• [WHAT THE TASK REQUIRES]: "depsgraph" appears in how many lines of the entries? State only the number.

• [DATA IN THIS EXERCISE]:
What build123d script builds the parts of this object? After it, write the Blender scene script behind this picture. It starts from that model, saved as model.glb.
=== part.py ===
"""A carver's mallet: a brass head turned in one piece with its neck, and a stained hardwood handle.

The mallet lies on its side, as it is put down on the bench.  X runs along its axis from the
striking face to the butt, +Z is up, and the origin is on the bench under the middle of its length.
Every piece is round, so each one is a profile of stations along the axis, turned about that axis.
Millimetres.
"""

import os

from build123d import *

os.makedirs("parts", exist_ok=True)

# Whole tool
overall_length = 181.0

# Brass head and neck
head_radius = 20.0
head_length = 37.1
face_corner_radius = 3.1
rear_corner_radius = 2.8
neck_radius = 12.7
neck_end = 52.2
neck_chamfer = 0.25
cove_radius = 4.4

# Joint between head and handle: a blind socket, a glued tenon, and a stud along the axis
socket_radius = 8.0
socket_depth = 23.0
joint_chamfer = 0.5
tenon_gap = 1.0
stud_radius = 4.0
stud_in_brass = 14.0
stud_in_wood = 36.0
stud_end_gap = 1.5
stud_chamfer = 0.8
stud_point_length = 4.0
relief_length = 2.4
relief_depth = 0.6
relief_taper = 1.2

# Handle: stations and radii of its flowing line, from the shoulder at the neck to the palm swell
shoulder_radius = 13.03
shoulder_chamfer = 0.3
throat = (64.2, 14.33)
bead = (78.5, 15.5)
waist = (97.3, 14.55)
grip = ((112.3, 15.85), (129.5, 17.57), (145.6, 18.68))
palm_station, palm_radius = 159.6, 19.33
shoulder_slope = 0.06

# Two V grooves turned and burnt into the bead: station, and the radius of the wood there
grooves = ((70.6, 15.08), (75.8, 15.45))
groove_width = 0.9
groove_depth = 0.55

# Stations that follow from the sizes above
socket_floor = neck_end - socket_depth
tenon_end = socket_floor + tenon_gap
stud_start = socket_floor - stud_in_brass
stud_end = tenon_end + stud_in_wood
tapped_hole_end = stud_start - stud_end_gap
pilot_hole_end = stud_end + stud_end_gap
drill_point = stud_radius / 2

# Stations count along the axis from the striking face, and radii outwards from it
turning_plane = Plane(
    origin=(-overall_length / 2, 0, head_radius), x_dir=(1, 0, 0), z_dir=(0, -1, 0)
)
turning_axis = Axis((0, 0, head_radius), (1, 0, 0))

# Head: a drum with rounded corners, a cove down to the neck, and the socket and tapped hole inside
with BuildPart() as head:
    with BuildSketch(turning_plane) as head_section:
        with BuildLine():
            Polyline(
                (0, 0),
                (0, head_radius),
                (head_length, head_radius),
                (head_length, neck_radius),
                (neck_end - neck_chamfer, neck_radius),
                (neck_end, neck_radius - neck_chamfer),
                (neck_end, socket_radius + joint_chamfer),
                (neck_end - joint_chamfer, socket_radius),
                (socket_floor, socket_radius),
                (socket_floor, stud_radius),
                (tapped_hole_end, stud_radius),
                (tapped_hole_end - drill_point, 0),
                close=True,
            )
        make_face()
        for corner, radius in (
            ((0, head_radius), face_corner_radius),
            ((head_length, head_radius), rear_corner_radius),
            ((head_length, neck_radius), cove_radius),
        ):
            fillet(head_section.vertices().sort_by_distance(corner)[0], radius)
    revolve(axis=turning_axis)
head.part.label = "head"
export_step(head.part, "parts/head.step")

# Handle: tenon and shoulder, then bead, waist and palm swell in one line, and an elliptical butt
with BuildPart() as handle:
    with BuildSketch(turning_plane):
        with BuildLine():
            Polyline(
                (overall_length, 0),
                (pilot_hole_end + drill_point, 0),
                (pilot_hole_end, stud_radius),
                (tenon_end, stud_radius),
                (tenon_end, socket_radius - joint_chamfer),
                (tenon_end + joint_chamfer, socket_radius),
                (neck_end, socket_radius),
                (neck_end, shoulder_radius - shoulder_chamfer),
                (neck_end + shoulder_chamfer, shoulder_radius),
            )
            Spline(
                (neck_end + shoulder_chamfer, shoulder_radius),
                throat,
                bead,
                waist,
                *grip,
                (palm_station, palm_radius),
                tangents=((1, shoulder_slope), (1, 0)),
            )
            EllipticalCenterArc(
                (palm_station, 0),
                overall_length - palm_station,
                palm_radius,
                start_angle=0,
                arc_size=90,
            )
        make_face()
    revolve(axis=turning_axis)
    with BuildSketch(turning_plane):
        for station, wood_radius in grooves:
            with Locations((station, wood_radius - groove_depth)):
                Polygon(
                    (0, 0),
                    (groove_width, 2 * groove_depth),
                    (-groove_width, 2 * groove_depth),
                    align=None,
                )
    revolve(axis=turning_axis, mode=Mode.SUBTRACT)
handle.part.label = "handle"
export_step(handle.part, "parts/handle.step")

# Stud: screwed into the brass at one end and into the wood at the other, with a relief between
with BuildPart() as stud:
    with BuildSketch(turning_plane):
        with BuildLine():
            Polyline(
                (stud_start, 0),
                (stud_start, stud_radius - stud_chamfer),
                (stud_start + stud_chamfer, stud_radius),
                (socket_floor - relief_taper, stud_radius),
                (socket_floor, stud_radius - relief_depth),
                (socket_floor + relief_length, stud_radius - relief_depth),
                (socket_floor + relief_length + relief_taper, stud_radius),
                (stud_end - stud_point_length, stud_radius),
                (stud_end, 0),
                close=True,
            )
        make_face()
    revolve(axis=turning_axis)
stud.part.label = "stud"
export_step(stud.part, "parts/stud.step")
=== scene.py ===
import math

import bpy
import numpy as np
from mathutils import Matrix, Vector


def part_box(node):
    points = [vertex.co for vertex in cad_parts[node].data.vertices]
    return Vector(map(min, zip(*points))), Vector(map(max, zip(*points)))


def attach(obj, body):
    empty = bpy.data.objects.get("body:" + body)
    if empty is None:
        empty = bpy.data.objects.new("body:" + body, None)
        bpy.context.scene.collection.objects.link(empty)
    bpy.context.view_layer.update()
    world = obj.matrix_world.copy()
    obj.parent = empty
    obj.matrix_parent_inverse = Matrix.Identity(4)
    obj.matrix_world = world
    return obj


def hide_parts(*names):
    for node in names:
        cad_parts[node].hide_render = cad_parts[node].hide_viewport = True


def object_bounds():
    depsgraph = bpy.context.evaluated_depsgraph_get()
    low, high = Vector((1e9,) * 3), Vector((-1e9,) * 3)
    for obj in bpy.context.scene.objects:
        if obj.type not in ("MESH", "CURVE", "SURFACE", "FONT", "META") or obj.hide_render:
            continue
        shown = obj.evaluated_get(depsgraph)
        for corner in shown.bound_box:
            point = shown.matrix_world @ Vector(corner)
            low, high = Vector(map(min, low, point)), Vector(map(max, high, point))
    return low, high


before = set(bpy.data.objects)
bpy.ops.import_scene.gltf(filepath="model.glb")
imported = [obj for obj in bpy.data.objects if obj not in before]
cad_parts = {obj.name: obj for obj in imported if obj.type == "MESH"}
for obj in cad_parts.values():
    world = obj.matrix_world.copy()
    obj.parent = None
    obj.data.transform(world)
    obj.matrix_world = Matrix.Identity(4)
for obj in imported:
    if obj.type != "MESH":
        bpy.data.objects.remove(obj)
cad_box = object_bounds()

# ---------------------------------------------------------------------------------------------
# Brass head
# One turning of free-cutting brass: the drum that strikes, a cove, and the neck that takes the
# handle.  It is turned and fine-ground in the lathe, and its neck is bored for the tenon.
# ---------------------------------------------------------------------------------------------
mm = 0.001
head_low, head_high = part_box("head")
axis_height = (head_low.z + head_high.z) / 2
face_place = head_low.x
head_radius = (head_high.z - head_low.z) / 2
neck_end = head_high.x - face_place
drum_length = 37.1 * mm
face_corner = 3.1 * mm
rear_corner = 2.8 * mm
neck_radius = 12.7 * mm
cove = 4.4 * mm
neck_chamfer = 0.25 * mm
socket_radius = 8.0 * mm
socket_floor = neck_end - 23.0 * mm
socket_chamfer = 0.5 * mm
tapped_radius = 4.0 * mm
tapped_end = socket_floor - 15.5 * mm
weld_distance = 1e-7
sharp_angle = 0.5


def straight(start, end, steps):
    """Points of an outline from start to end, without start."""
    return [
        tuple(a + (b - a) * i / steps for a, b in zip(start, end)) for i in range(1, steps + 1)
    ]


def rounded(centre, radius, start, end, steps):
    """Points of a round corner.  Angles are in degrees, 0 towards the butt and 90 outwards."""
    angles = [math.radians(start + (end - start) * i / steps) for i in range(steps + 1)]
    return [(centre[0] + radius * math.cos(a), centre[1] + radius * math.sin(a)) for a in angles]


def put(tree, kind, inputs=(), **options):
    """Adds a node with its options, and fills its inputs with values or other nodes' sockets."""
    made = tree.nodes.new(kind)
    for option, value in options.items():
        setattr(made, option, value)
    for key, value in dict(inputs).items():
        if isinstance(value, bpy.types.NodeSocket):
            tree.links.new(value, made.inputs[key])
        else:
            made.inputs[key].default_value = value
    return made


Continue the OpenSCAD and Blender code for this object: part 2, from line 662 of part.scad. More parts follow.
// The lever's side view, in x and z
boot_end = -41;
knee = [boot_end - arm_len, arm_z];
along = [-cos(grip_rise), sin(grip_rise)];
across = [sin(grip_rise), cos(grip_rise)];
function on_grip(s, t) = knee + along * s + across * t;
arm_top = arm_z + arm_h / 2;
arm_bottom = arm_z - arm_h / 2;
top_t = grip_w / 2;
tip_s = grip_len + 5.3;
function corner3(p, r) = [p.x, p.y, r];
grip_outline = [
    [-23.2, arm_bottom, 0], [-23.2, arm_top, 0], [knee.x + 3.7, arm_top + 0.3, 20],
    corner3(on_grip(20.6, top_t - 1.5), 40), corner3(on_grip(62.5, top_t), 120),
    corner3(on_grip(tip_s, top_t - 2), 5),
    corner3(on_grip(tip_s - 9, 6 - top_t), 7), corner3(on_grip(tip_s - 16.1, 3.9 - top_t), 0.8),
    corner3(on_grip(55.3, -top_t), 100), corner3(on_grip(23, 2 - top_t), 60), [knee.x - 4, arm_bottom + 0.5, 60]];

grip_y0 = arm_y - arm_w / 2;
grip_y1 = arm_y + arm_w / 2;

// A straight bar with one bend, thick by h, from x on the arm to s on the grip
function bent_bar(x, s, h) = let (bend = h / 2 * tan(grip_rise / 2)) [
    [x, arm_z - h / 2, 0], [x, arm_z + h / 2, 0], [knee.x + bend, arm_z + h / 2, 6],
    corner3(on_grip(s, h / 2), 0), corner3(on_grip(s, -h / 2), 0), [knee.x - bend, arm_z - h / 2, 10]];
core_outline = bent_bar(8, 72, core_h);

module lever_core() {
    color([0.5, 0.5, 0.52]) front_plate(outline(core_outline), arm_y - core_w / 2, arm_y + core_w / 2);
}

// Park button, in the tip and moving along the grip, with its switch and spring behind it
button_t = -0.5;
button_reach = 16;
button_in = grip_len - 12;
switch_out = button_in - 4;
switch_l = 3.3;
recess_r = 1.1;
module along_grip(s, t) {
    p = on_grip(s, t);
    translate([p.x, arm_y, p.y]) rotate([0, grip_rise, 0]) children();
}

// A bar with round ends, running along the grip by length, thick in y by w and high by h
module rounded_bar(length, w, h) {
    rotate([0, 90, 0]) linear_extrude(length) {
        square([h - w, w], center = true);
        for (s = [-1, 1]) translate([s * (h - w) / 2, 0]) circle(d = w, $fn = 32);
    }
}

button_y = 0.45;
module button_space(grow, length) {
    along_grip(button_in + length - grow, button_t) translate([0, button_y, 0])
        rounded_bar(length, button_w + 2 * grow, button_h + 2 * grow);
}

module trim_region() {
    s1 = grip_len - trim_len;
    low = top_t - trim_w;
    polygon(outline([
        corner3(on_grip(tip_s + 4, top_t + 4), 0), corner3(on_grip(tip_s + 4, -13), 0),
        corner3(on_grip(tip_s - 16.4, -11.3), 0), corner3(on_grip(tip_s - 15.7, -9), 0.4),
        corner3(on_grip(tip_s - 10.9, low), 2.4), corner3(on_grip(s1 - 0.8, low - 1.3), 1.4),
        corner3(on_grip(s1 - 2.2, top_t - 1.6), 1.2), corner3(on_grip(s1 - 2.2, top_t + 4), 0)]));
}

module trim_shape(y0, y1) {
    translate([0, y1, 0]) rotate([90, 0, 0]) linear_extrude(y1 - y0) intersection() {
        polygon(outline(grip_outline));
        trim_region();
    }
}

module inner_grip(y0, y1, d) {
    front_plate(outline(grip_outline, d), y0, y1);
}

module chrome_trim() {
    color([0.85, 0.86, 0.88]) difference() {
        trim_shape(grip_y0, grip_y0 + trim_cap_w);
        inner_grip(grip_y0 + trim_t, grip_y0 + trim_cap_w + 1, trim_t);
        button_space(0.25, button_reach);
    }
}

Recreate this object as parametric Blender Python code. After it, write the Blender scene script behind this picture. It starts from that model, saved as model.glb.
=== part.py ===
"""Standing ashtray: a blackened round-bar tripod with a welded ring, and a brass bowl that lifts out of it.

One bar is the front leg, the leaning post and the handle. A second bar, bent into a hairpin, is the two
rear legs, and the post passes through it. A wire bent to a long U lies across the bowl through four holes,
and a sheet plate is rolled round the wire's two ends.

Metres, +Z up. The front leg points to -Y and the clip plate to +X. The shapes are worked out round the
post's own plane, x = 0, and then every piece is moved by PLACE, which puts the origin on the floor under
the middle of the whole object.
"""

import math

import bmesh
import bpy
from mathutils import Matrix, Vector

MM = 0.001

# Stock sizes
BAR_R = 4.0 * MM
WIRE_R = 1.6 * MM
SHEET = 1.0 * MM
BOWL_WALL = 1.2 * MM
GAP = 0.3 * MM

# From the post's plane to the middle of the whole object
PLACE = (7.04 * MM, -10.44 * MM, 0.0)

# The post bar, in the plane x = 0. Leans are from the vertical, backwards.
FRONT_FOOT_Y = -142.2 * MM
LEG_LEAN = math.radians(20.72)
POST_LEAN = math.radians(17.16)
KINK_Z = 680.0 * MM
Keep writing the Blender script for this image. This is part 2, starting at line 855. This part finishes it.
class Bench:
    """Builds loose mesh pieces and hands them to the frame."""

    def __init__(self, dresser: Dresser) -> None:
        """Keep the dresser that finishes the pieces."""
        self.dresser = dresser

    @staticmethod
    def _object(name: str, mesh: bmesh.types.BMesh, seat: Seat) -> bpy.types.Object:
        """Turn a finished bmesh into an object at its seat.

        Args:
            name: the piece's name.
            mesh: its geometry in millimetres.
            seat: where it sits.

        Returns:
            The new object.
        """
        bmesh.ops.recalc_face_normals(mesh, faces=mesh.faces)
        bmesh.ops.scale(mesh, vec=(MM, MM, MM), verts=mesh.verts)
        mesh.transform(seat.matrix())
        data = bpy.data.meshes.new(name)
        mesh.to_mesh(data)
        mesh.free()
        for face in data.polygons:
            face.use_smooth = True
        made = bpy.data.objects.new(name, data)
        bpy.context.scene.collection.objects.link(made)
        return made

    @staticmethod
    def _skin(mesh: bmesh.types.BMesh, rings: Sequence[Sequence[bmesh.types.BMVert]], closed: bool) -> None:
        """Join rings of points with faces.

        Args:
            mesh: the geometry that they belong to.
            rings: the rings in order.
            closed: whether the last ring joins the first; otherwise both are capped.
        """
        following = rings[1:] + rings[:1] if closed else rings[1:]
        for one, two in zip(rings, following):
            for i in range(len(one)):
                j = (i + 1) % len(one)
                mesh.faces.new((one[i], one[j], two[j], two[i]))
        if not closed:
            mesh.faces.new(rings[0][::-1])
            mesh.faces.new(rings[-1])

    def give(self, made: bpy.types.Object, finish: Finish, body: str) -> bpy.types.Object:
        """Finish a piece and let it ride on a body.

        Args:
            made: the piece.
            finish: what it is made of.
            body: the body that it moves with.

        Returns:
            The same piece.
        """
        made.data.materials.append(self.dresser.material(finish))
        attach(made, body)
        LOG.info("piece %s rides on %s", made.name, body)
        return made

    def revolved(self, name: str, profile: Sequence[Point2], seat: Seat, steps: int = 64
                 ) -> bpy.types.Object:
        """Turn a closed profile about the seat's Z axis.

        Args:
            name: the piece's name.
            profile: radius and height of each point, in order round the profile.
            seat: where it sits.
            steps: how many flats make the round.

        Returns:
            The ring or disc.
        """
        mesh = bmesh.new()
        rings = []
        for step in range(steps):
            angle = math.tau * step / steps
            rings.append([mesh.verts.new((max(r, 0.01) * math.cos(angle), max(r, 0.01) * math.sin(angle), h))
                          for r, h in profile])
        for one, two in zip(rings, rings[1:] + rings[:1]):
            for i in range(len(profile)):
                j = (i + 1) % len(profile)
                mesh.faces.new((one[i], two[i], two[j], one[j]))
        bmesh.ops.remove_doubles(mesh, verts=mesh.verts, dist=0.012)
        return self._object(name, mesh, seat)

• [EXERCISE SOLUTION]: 2